To apply a Bayesian analysis, we need prior distributions for $\theta_{1}$ and $\theta_{2}$. We will follow Smith and Gelfand’s lead and just use the unit square (so Unif(0,1) for both). What other prior distributions might we have used?

We will use sampling importance resampling to sample from the posterior distribution. 

To do this, first generate a sample from the prior distributions to get prior samples of $(\theta_{1},\theta_{2})$. Then calculate the likelihood of the data for each sample from the prior $(\theta_{1},\theta_{2})$.

The probability of resampling each sample from the prior is

$$
q = \frac{\mbox{Likelihood}(\theta_{1},\theta_{2};y)}{\sum \mbox{Likelihood}(\theta_{1},\theta_{2};y)}
$$
Use this procedure to generate a posterior distribution for $\theta_{1}$ and $\theta_{2}$.
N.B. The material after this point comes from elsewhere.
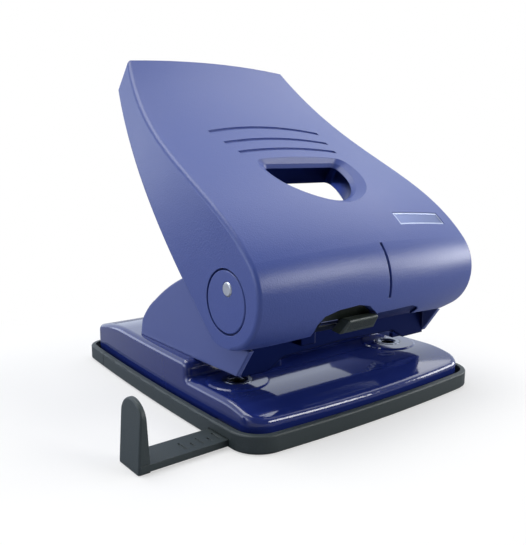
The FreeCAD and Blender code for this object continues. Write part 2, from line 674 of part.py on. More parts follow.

**Exercise 6**: Plot the posterior distribution in the manner of Smith and Gelfand (1992) Figure 2 on top of the likelihood surface from question 2. (It might be easier to visualize if you plot the surface as a contour plot, rather than as a color image.) Are they similar? Different? 

**Exercise 7**: What does this procedure tell us about how the support for the prior (the range of values “permitted” under the prior for which the pdf>0) affects the support for the posterior? In light of this, why does Figure 2 from Smith and Gelfand (1992) look funny?

**Exercise 8**: What would the posterior samples look like if the priors for $\theta_{1}$ and $\theta_{2}$ were drawn from Unif(0,0.5) instead of Unif(0,1)?